*WHAT YOU NEED TO DO*. Begin at the line containing "Write part 2" in the entries below and end at the line containing "node.data.materials.append(steel)"; transcribe that range exactly and nothing outside it.

*3D code data*.
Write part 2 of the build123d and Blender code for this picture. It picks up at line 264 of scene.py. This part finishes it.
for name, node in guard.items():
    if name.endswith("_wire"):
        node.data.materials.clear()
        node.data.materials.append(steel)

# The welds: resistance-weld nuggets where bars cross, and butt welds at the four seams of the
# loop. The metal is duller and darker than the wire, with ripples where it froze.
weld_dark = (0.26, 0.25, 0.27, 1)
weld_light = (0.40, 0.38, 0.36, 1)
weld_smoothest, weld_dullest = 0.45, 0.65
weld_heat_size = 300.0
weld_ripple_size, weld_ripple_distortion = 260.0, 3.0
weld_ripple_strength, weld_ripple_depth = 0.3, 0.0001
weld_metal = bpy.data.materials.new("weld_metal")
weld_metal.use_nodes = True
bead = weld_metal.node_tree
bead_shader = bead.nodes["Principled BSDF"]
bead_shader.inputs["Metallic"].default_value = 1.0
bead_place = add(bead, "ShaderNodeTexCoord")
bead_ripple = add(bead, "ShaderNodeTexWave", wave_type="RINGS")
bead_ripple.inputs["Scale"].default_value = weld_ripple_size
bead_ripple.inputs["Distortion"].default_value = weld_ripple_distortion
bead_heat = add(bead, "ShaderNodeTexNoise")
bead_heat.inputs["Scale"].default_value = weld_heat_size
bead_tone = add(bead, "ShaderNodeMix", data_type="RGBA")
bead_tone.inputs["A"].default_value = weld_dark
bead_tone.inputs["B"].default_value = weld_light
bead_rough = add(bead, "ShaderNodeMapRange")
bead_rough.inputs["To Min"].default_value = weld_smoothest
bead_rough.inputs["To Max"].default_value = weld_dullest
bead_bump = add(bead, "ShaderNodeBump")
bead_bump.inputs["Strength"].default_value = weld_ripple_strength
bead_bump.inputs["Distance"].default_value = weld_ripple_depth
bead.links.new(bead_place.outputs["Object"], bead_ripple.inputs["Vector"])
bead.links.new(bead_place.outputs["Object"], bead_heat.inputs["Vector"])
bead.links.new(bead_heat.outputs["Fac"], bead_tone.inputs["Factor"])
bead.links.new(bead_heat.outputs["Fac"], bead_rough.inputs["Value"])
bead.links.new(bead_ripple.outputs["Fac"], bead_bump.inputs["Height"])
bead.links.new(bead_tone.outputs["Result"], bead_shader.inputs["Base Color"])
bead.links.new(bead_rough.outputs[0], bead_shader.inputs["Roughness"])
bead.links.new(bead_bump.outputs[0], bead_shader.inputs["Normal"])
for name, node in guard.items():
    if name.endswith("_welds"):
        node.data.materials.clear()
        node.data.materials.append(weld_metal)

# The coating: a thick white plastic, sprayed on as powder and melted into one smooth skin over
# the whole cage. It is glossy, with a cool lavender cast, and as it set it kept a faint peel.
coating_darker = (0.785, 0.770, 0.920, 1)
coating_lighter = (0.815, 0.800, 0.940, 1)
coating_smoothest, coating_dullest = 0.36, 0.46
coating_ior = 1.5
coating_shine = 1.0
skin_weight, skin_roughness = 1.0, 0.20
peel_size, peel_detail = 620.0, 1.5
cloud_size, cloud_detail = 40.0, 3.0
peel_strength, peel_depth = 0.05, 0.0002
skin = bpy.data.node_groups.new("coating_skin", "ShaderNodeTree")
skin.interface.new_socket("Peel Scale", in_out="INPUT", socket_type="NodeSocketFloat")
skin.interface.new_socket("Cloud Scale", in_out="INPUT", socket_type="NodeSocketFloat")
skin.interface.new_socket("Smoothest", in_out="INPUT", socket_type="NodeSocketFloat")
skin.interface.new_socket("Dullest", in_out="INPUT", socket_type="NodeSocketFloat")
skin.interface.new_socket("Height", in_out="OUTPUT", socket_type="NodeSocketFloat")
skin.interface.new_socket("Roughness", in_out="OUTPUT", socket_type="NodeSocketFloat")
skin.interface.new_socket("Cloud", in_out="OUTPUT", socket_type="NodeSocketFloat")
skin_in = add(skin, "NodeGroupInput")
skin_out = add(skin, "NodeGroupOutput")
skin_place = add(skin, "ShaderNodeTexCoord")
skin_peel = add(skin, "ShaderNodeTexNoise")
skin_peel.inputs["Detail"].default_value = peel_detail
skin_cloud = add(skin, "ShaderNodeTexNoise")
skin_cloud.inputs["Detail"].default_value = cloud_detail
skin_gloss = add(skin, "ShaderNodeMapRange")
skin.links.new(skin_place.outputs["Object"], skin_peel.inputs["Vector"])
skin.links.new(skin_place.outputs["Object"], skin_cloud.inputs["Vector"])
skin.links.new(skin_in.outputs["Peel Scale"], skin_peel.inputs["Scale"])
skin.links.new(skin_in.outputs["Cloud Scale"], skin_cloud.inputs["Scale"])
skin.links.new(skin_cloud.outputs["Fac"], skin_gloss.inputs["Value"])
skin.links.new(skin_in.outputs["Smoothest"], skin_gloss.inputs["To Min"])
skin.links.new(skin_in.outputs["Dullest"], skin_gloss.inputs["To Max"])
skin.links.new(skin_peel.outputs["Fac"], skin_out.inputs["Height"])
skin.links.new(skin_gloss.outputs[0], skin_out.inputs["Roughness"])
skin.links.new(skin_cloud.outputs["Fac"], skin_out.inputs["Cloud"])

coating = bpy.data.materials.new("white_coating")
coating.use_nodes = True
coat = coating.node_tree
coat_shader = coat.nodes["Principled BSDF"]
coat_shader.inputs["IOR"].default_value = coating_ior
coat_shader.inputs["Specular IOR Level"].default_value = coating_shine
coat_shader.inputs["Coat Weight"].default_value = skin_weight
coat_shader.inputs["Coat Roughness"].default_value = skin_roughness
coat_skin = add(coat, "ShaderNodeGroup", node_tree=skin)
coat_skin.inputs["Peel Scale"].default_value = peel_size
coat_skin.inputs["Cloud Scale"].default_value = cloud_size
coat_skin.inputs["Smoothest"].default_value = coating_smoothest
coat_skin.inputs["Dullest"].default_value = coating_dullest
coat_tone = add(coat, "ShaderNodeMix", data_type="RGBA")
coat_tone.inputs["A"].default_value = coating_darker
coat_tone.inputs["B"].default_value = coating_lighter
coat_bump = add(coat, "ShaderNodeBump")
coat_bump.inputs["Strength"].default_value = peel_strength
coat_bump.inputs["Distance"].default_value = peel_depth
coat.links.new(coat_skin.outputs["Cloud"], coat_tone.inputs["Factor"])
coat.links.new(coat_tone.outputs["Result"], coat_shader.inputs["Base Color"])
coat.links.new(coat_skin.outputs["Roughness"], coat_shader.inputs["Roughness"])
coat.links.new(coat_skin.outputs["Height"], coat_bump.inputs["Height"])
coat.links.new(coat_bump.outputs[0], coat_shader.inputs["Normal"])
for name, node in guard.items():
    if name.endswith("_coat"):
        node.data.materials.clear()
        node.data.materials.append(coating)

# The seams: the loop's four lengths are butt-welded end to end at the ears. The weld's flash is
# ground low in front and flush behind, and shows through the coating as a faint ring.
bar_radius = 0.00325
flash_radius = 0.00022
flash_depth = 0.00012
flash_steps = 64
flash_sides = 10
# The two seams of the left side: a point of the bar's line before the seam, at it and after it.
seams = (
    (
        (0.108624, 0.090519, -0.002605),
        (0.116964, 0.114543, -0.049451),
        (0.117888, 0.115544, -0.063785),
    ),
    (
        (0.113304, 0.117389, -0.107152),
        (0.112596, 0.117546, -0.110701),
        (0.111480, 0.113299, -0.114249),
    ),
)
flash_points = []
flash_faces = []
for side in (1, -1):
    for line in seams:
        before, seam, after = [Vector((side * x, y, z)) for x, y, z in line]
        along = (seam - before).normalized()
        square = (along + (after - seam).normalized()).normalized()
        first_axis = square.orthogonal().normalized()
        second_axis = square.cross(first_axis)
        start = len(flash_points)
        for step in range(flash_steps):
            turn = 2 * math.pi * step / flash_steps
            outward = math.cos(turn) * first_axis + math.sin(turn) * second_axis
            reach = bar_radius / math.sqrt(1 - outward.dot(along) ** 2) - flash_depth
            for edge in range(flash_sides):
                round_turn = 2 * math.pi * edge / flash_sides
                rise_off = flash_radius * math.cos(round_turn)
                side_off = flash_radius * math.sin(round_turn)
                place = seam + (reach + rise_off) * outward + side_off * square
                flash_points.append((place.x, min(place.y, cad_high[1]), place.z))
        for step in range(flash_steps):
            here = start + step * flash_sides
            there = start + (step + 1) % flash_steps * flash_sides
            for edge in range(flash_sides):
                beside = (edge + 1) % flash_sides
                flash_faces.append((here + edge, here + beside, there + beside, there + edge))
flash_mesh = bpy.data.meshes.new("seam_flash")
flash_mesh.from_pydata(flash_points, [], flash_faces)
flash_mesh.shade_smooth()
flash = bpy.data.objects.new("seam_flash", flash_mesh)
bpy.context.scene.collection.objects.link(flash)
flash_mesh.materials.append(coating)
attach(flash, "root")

==

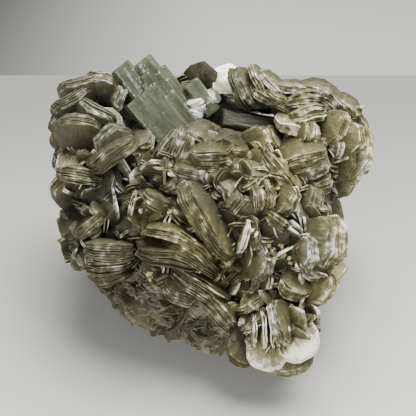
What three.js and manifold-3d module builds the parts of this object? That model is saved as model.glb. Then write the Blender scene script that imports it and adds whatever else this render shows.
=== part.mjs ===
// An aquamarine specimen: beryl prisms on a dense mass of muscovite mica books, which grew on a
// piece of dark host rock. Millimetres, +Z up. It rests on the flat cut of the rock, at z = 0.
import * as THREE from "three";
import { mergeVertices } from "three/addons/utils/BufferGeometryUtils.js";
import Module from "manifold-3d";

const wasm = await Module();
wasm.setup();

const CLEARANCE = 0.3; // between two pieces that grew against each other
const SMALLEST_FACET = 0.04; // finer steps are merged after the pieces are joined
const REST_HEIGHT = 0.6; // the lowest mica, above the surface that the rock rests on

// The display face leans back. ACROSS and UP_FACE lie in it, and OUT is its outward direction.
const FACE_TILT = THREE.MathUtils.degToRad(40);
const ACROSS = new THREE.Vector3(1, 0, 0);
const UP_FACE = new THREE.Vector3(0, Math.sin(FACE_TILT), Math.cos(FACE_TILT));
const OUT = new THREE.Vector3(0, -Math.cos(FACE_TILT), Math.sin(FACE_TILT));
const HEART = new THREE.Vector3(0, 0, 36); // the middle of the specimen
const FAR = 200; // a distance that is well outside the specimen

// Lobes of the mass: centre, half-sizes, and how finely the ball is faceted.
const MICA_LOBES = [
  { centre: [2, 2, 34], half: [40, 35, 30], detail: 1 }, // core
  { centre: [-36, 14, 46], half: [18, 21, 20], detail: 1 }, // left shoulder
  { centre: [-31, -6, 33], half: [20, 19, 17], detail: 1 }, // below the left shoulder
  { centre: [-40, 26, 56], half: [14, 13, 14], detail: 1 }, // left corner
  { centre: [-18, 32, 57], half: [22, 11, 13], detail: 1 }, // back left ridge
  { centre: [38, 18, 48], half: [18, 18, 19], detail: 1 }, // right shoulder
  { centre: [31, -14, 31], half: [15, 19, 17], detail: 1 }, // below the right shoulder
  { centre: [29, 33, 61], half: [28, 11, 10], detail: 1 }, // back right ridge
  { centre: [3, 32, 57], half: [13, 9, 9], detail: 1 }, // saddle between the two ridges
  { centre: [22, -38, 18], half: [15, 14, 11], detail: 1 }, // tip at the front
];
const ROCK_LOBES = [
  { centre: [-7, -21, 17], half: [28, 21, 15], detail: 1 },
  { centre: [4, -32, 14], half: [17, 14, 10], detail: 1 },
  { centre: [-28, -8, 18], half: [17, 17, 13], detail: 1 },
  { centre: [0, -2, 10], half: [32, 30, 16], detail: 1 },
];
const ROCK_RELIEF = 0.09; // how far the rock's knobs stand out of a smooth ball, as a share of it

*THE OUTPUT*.
Write part 2 of the build123d and Blender code for this picture. It picks up at line 264 of scene.py. This part finishes it.
for name, node in guard.items():
    if name.endswith("_wire"):
        node.data.materials.clear()
        node.data.materials.append(steel)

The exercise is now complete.